Love's a two way dream & I'm your one way street


__- Radiohead, (previously has been: Exit Music, Idioteque, Life in a Glasshouse, Where I End and You Begin, but is currently: Videotape
why?
cause. i. know. to.day. has. been. themost. perfect. day. i've. ever. seen.


__-
Nina Simone, Don't Smoke in Bed
why?
most poetic lyrics, simplest music imaginable, saddest song known to man, poetry is truth, raw and unbridled.


__- Frou Frou & Imogen Heap (same bunch of people anyway), Hide and Seek
why?
WWWWwwwwwhhhhhheeerre are we?


__- Kanye West, Never Let Me Down
why?
J.Ivy's BOMB monologue that ends: Cuz whenever I open my heart, my soul, or my mouth
A touch of God reigns out


__-
Blonde Redhead, the Dress
why?
People hate you when you're changing


__- Calla, Tijerina
why?
after the intro, he whispers.rasps, almost inaudibly, i think i'm coming back home. it's safer if i stay close to home. and suddenly there are a million stories that start and end with those two affirmations.


__- the Shins, Caring is Creepy
why?
the lead in to gold teeth and the curse for this...

and now, i'm done at Ikea. i'm driving home.

____9. windows down. windows up. music up. music down. noise. louder. static. cram it all in there. there can't be thinking if there's no room to think. windows down. music up. louder. it's not distorting yet, make it distort. yeesss. yesss. make a real mess of it q.

and i arrive home. i can't be home. this isn't home. there is no home.
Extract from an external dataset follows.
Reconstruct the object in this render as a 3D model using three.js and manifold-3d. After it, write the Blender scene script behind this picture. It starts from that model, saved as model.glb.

____10. i close the windows and sit staring out at the lightning storm, repeating to myself over and over the year of everything that wasn't , the year of everything that wasn't , the year of everything , year everything , everything wasn't, year wasn't

____11. i'm at Chad's playing Resident Evil 4 for no less than 5 hours, while drinking tea and watching his two kittens play and then fall asleep cuddling. we aren't talking much. time flies. it's late. i know as soon as i leave

____12. i think alot about the Great Gatsby, i think about that stereotypical male yearning to 'catch-up', to be made worthy, to be approved of... a kind of thing that doesn't go away after even decades. I wonder where Fitzgerald must have discovered it. When i read it at 16, that aspect made no sense to me. as i grow older, i seem to settle more and more with the elegiac Gatsby, trying to win back affections that don't deserve him. then from behind the corner it comes back, a variation on Joyce: boats against the current, ceaselessly borne into the past

i start to realize maybe i'm running.

2 comments:

Capone: said...

what is worse than losing your arm? telling your best friend that ....
what is better than losing your arm?
joking around about hunting deer/buffalo with your best friend...

meet you in montana?

Sholeh said...

I thought of you last night, actually, as I wrote and wrote and only stopped because I knew I needed sleep. I am glad you did the golden 11, didn't think you would. I almost put the "why" in, but after 3 hours of putting my list together I was much too tired.

Re: "memory-machine" I am the one who remembers almost everything, and I like the terminology you've come up with here. It is almost robotic by now.

also: you can run forever, but eventually you realize that you're going in circles.